Alright, so from everyday life you're already familiar with magnetism, electricity, and gravity. Magnetism is what makes magnets stick to your refrigerator. Electricity in its static form makes your
clothes cling together on a dry day. And gravity is what holds you to the ground and keeps planets orbiting the Sun. In physics, these are known as force fields. They are invisible fields of influence that
exert forces on their corresponding substances. The magnetic field exerts force on a magnetic substance like iron, and thereby attracts it. The electric field exerts force on something that is, or can be, electrically charged, like an electron or proton.

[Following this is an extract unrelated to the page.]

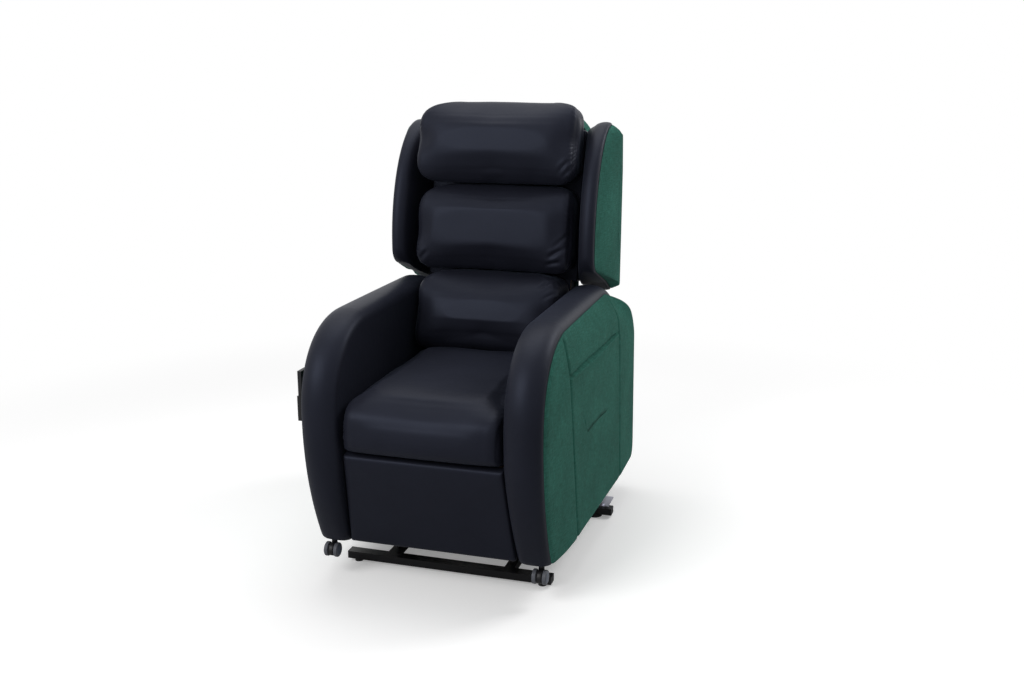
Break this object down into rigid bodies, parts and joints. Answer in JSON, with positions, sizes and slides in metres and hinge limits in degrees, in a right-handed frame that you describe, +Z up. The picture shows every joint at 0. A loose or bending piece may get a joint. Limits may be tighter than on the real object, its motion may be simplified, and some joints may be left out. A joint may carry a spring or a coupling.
{
  "type": "lift recliner chair",
  "caption": "Powered lift and recline armchair: black faux-leather seat, arms and bustle-back pillows with winged back, green fabric sides, padded footrest, lifting base on the floor.",
  "frame": {"origin": "on the floor, on the mid-plane, below the middle of the chair", "axes": "+Z up, -Y to the front where the footrest is, +X to the sitter's left"},
  "size_m": [0.696, 0.96, 1.192],
  "materials": {
    "black_vinyl": "smooth black faux leather, low sheen",
    "green_fabric": "woven green upholstery fabric",
    "black_steel": "satin black powder coat",
    "grey_plate": "grey zinc-look plate",
    "bright_rod": "bright drawn rod",
    "spring_wire": "plain spring steel",
    "frame_wood": "birch plywood and beech rail",
    "black_rubber": "matt moulded rubber",
    "black_plastic": "matt moulded black plastic",
    "grey_plastic": "matt mid-grey plastic"
  },
  "bodies": {
    "base": {"base_front_tube": "black_steel", "base_rear_tube": "black_steel", "base_rails": "black_steel", "tube_end_caps": "black_plastic", "base_feet": "black_rubber", "rear_floor_plates": "grey_plate", "lift_brackets": "black_steel"},
    "rear_links": {"rear_lift_links": "black_steel", "lift_torque_tube": "black_steel"},
    "front_links": {"front_lift_links": "black_steel"},
    "lift_motor_body": {"lift_motor": "black_plastic"},
    "lift_rod_body": {"lift_rod": "bright_rod"},
    "chassis": {"mechanism_plates": "black_steel", "mechanism_cross_tubes": "black_steel", "seat_side_rails": "frame_wood", "seat_cross_rails": "frame_wood", "seat_springs": "spring_wire", "seat_cushion": "black_vinyl", "left_arm_frame": "frame_wood", "right_arm_frame": "frame_wood", "left_arm_pad": "black_vinyl", "right_arm_pad": "black_vinyl", "left_arm_side": "green_fabric", "right_arm_side": "green_fabric", "rear_cover": "green_fabric", "control_box": "black_plastic", "handset_holder": "black_plastic", "leg_motor": "black_plastic"},
    "leg_arm_pair": {"leg_arms": "black_steel", "leg_torque_tube": "black_steel"},
    "leg_control_pair": {"leg_control_links": "black_steel"},
    "leg_carrier_pair": {"leg_carriers": "black_steel"},
    "leg_follower_pair": {"leg_follower_links": "black_steel"},
    "leg_rod_body": {"leg_rod": "bright_rod"},
    "footrest": {"footrest_board": "frame_wood", "footrest_pad": "black_vinyl"},
    "back": {"back_frame": "frame_wood", "back_shell": "green_fabric", "left_wing": "black_vinyl", "right_wing": "black_vinyl", "left_wing_side": "green_fabric", "right_wing_side": "green_fabric", "head_pillow": "black_vinyl", "middle_pillow": "black_vinyl", "lumbar_pillow": "black_vinyl"},
    "back_motor_body": {"back_motor": "black_plastic"},
    "back_rod_body": {"back_rod": "bright_rod"},
    "front_left_castor_fork": {"front_left_castor_hood": "black_plastic"},
    "front_left_castor_roller": {"front_left_castor_wheels": "grey_plastic"},
    "front_right_castor_fork": {"front_right_castor_hood": "black_plastic"},
    "front_right_castor_roller": {"front_right_castor_wheels": "grey_plastic"},
    "rear_left_castor_fork": {"rear_left_castor_hood": "black_plastic"},
    "rear_left_castor_roller": {"rear_left_castor_wheels": "grey_plastic"},
    "rear_right_castor_fork": {"rear_right_castor_hood": "black_plastic"},
    "rear_right_castor_roller": {"rear_right_castor_wheels": "grey_plastic"},
    "handset_case": {"handset": "black_plastic"},
    "lift_key": {"lift_rocker": "grey_plastic"},
    "leg_key": {"leg_rocker": "grey_plastic"},
    "back_key": {"back_rocker": "grey_plastic"}
  },
  "joints": [
    {"name": "lift", "type": "hinge", "parent": "base", "child": "rear_links", "pos_m": [0, -0.12, 0.085], "axis": [1, 0, 0], "range_deg": [0, 54]},
    {"name": "seat_tilt", "type": "hinge", "parent": "rear_links", "child": "chassis", "pos_m": [0, 0.19, 0.075], "axis": [1, 0, 0], "range_deg": [-38.6, 0]},
    {"name": "front_link_swing", "type": "hinge", "parent": "base", "child": "front_links", "pos_m": [0, -0.198, 0.084], "axis": [1, 0, 0], "range_deg": [0, 59]},
    {"name": "lift_motor_swing", "type": "hinge", "parent": "base", "child": "lift_motor_body", "pos_m": [0, 0.21, 0.052], "axis": [1, 0, 0], "range_deg": [0, 1]},
    {"name": "lift_rod_travel", "type": "slide", "parent": "lift_motor_body", "child": "lift_rod_body", "axis": [0, -0.9764, 0.2159], "range_m": [0, 0.037]},
    {"name": "recline", "type": "hinge", "parent": "chassis", "child": "back", "pos_m": [0, 0.22, 0.42], "axis": [-1, 0, 0], "range_deg": [0, 38]},
    {"name": "back_motor_swing", "type": "hinge", "parent": "chassis", "child": "back_motor_body", "pos_m": [-0.06, -0.18, 0.255], "axis": [1, 0, 0], "range_deg": [0, 1.6]},
    {"name": "back_rod_travel", "type": "slide", "parent": "back_motor_body", "child": "back_rod_body", "axis": [0, 0.9754, 0.2206], "range_m": [-0.047, 0]},
    {"name": "legrest", "type": "hinge", "parent": "chassis", "child": "leg_arm_pair", "pos_m": [0, -0.291, 0.33], "axis": [-1, 0, 0], "range_deg": [0, 96]},
    {"name": "leg_carrier_swing", "type": "hinge", "parent": "leg_arm_pair", "child": "leg_carrier_pair", "pos_m": [0, -0.142, 0.15], "axis": [-1, 0, 0], "range_deg": [-96, 0]},
    {"name": "footrest_swing", "type": "hinge", "parent": "leg_carrier_pair", "child": "footrest", "pos_m": [0, -0.332, 0.2], "axis": [-1, 0, 0], "range_deg": [0, 96]},
    {"name": "leg_control_swing", "type": "hinge", "parent": "chassis", "child": "leg_control_pair", "pos_m": [0, -0.231, 0.314], "axis": [-1, 0, 0], "range_deg": [0, 96]},
    {"name": "leg_follower_swing", "type": "hinge", "parent": "leg_arm_pair", "child": "leg_follower_pair", "pos_m": [0, -0.1726, 0.187], "axis": [-1, 0, 0], "range_deg": [-96, 0]},
    {"name": "leg_rod_travel", "type": "slide", "parent": "chassis", "child": "leg_rod_body", "axis": [0, -1, 0], "range_m": [0, 0.083]},
    {"name": "front_left_castor_swivel", "type": "hinge", "parent": "chassis", "child": "front_left_castor_fork", "pos_m": [0.278, -0.36, 0.114], "axis": [0, 0, 1], "continuous": true},
    {"name": "front_left_castor_roll", "type": "hinge", "parent": "front_left_castor_fork", "child": "front_left_castor_roller", "pos_m": [0.278, -0.372, 0.076], "axis": [1, 0, 0], "continuous": true},
    {"name": "front_right_castor_swivel", "type": "hinge", "parent": "chassis", "child": "front_right_castor_fork", "pos_m": [-0.278, -0.36, 0.114], "axis": [0, 0, 1], "continuous": true},
    {"name": "front_right_castor_roll", "type": "hinge", "parent": "front_right_castor_fork", "child": "front_right_castor_roller", "pos_m": [-0.278, -0.372, 0.076], "axis": [1, 0, 0], "continuous": true},
    {"name": "rear_left_castor_swivel", "type": "hinge", "parent": "chassis", "child": "rear_left_castor_fork", "pos_m": [0.278, 0.36, 0.114], "axis": [0, 0, 1], "continuous": true},
    {"name": "rear_left_castor_roll", "type": "hinge", "parent": "rear_left_castor_fork", "child": "rear_left_castor_roller", "pos_m": [0.278, 0.348, 0.076], "axis": [1, 0, 0], "continuous": true},
    {"name": "rear_right_castor_swivel", "type": "hinge", "parent": "chassis", "child": "rear_right_castor_fork", "pos_m": [-0.278, 0.36, 0.114], "axis": [0, 0, 1], "continuous": true},
    {"name": "rear_right_castor_roll", "type": "hinge", "parent": "rear_right_castor_fork", "child": "rear_right_castor_roller", "pos_m": [-0.278, 0.348, 0.076], "axis": [1, 0, 0], "continuous": true},
    {"name": "handset_lift_out", "type": "slide", "parent": "chassis", "child": "handset_case", "axis": [0, 0, 1], "range_m": [0, 0.12]},
    {"name": "lift_rocker_tilt", "type": "hinge", "parent": "handset_case", "child": "lift_key", "pos_m": [-0.33087, -0.39, 0.47], "axis": [0, 1, 0], "range_deg": [-6, 6], "stiffness_Nm_per_rad": 0.3},
    {"name": "leg_rocker_tilt", "type": "hinge", "parent": "handset_case", "child": "leg_key", "pos_m": [-0.33087, -0.39, 0.5], "axis": [0, 1, 0], "range_deg": [-6, 6], "stiffness_Nm_per_rad": 0.3},
    {"name": "back_rocker_tilt", "type": "hinge", "parent": "handset_case", "child": "back_key", "pos_m": [-0.33087, -0.39, 0.53], "axis": [0, 1, 0], "range_deg": [-6, 6], "stiffness_Nm_per_rad": 0.3}
  ],
  "couplings": [
    {"joint": "seat_tilt", "follows": "lift", "ratio": -0.71162},
    {"joint": "front_link_swing", "follows": "lift", "ratio": 1.0894},
    {"joint": "lift_motor_swing", "follows": "lift", "ratio": 0.01584},
    {"joint": "lift_rod_travel", "follows": "lift", "m_per_rad": 0.038506},
    {"joint": "back_motor_swing", "follows": "recline", "ratio": 0.03942},
    {"joint": "back_rod_travel", "follows": "recline", "m_per_rad": -0.069555},
    {"joint": "leg_carrier_swing", "follows": "legrest", "ratio": -1},
    {"joint": "footrest_swing", "follows": "legrest", "ratio": 1},
    {"joint": "leg_control_swing", "follows": "legrest", "ratio": 1},
    {"joint": "leg_follower_swing", "follows": "legrest", "ratio": -1},
    {"joint": "leg_rod_travel", "follows": "legrest", "m_per_rad": 0.04894}
  ]
}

And the gravitational field exerts force on matter according to its mass. Now, on the surface, it seems these three fields are totally different and separate from each other. But what if they're not really separate? We've already known since the 1800s that electric
and magnetic fields are two sides of the same coin called electromagnetism, but how gravity ties into that has eluded science to this day. So what if the magnetic, electric, and gravitational fields are just different expressions of a common underlying field? What if they arise from different kinds of distortions in that field? That's what scalar physics is about.
It's about understanding this single fundamental field and how exactly it gives rise to the three force fields. Because with that understanding, you can work out how to manipulate them. For instance, to distort gravity you might
use nonlinear electric fields or rotating magnetic fields. And because gravity involves a distortion of space and time, by controlling gravity, you can control space and time. That's where the really exotic applications come in, like time travel and opening portals to other dimensions.

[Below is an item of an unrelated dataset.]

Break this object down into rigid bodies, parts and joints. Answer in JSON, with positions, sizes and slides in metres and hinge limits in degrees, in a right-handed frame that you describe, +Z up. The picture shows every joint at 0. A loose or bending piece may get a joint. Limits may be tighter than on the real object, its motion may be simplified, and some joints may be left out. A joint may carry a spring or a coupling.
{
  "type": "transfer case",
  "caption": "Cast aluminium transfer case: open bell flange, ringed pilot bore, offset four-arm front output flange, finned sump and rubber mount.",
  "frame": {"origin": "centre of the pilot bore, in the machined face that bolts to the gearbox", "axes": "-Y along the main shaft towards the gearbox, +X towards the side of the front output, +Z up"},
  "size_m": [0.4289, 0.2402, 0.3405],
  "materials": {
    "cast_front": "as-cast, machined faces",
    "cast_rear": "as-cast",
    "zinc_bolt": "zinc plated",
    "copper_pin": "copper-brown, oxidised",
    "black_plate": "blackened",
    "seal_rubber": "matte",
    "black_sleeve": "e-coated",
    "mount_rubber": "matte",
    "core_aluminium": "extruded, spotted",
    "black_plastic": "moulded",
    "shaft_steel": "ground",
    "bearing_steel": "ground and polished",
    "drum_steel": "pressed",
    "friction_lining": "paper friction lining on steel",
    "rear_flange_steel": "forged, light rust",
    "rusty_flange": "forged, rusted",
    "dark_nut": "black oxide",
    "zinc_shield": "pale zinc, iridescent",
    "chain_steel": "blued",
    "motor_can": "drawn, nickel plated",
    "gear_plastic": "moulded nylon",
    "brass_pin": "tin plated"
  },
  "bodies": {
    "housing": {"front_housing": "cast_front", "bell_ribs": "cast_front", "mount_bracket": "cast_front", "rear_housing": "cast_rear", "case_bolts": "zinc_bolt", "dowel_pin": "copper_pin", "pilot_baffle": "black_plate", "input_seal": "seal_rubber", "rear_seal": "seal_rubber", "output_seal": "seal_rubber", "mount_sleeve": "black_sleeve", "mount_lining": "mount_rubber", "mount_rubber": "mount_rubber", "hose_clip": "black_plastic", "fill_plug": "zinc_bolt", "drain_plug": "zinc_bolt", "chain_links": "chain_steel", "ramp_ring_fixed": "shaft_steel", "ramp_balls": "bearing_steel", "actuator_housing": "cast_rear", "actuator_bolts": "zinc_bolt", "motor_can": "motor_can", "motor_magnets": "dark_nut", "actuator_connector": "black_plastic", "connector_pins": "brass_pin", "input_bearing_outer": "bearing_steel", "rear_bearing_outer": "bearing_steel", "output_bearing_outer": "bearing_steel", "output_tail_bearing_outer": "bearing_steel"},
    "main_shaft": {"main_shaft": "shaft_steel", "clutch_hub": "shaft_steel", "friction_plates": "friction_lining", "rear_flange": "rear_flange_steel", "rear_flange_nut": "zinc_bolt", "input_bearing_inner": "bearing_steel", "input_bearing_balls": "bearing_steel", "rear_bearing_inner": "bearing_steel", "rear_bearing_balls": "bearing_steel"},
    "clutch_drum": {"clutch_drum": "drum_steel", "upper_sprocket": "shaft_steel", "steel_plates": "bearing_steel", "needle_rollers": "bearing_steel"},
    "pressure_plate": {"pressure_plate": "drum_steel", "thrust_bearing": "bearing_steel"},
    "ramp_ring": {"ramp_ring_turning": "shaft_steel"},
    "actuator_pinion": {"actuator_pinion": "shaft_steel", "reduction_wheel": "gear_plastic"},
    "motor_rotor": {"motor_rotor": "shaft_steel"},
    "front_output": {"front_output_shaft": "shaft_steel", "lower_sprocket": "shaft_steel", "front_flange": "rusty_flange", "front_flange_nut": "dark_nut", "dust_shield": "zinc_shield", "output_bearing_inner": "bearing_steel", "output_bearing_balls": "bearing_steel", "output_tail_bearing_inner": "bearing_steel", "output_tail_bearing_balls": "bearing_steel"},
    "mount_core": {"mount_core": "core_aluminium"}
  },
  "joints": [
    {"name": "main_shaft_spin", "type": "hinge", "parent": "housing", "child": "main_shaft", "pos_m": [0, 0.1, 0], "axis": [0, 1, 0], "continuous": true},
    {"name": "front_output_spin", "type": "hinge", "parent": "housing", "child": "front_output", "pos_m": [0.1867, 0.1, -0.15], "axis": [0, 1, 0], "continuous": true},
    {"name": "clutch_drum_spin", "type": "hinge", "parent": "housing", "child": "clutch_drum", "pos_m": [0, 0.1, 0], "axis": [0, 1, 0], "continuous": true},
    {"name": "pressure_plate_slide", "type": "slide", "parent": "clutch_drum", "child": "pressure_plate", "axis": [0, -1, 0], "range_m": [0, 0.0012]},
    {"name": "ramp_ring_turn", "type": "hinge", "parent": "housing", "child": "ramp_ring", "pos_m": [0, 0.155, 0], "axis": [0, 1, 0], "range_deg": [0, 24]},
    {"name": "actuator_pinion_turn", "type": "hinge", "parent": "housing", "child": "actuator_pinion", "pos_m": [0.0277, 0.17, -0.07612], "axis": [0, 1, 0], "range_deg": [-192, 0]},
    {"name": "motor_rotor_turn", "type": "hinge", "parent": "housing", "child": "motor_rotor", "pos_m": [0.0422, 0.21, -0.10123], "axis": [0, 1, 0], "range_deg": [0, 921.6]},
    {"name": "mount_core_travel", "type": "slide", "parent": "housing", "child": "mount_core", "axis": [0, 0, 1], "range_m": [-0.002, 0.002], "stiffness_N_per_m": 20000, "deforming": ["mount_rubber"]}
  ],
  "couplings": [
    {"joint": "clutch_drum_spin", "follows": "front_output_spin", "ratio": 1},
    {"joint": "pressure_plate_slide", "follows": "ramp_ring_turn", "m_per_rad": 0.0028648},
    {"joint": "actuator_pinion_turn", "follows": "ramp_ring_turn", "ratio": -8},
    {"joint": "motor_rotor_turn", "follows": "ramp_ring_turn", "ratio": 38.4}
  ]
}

So that's a general overview of what scalar physics IS. Now let's go a bit deeper into the details of how that all works. To do that, I'm going to explain some common
terms and concepts used in mainstream physics because scalar physics is just the logical extension of that, so it's important to understand these terms. So the reason we call it SCALAR physics is because the fundamental field that gives rise the the three force fields is technically a type of scalar field.
Now, there's nothing exotic about the term "scalar," it's just math speak meaning "a single number" or "a single value." The number 10 is a scalar. Distance is a scalar. Weight is a scalar. Temperature is a scalar.
Altitude is a scalar. A scalar is just a number describing some particular measured value. A scalar FIELD, on the other hand, is one where each point in that field has one number associated with it, usually to denote the
strength of the field at that point. For example, the distribution of temperature in a room could be thought of as a scalar field. At each location, at any given moment, there's one temperature associated with that spot.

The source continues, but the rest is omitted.